Takoma Metro development: WMATA board vote, compact hearing to be set

After many months of delay, a WMATA board committee vote, to move forward with residential development at the Takoma Metro site, is likely to take place on March 13, 2014. Should the item pass, it would be considered by the full WMATA board on March 27.

The Takoma Park City Council, at its March 4 meeting, will have a final pre-vote discussion of the Takoma Metro topic, to decide priority items to be communicated to WMATA, at WMATA’s invitation.

The Real Estate Committee Vote

The March 13 vote, by the board’s Planning, Program Development, and Real Estate (PPDRE) Committee, would approve an Amended and Restated Takoma Joint Development Agreement (JDA) with developer EYA and authorize WMATA staff to set a date for a “compact hearing,” which would take place in late spring.

The City of Takoma Park, Washington DC Advisory Neighborhood Commission 4B, and residents’ group DC/MD Neighbors for Takoma Transit had all called on the board to defer consideration of the Takoma item until critical design issues have been acceptably addressed. Please see city Resolution 2013-68, part of the March 4 city council agenda packet. Issues, in our views, have not yet been acceptably addressed.

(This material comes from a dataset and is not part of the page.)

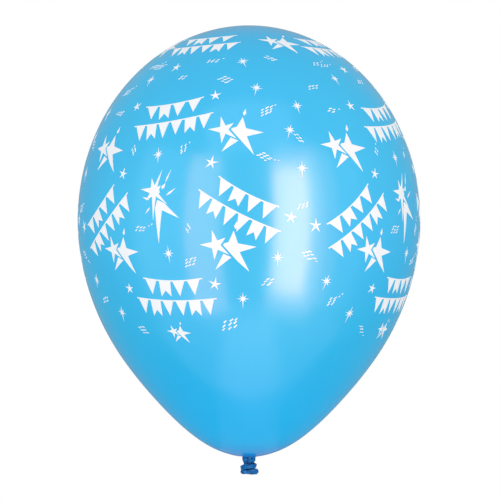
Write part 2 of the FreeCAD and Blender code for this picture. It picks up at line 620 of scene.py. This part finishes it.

PPDRE was actually slated to vote on the Amended Takoma JDA at its February 20 meeting (postponed from February 13 due to inclement weather). The resolution and background materials are online. WMATA board chair Tom Downs, who presided on February 20, allowed me to testify on behalf of the city. My thanks to former mayor, and current WMATA board alternate, Kathy Porter, who was instrumental in Mr. Downs’s agreeing to my request.

In response to city testimony and Ms Porter’s suggestions, the committee voted to invite the city to submit ranked requests, regarding the Amended JDA and the joint-development process in Takoma, for consideration prior to a vote at the March 13 PPDRE meeting. Mr. Downs also stated that he would write Washington DC Mayor Vincent Gray, to ask that the City of Takoma Park be accorded party status in the anticipated “planned unit development” (PUD) zoning process, during which the developer would seek exceptions to the building height limits imposed by the Takoma site’s zoning.

The height of the proposed building is really the critical issue.

Takoma Park’s Ranked Requests: My Suggestions

The invited city requests would be drawn from the city’s October 28, 2013 Resolution 2013-68 and thus would not enter new policy territory.

The city-council discussion had been slated to take place on March 3, but given the snow emergency, the meeting was postponed a day. Unfortunately, I will be out of town on March 4, although I do plan to participate in the council meeting by phone. Please, please: If you have a view regarding the requests, attend the meeting and comment at 7:30 pm, or communicate your views by e-mail to clerk@takomaparkmd.gov.

I have drafted my suggestions of ranked requests to the WMATA board, as follows. I’ll remark that I have discussed my suggestions with several key local players, but at this point the suggestions belong to me alone. They are:

1. State in the board resolution that WMATA does not endorse the height, setback, or distance from the adjoining property of the proposed residential building nor the number of residential parking spaces.

2. In the board resolution (or another mechanism), require the developer rework the building design to conform with zoning height limits.

(The current design has a building rising to 72 feet within a parcel split between zones with 40-foot and 50-foot limits. The building rises 80% higher than allowed by zoning!)

3. Require the developer to reduce the number of the project’s residential parking spaces to a minimal number.

(The current design has around 140 residential parking spaces for 212 apartments, this for a development at a transit hub.By contrast, the nearby Elevation 314 building has only 19 parking spaces for 52 units, and the Gables building, several hundred feet from the station, had, in December, over 50 unrented parking spaces. Over-supply of Takoma residential parking will add to building bulk, increase to EYA’s construction costs, and invite a higher proportion of residents who will drive, meaning lower transit-user revenues for WMATA (and RideOn) and greater street congestion from cars.)

4. State that WMATA will welcome public comment, during the compact hearing, on building design elements and will weight that comment during evaluation of hearing testimony.

Again, my ranking is only a suggestion. The city council will discuss and decide on the city’s request at its Tuesday evening, March 4 meeting. Please do communicate your views to the council.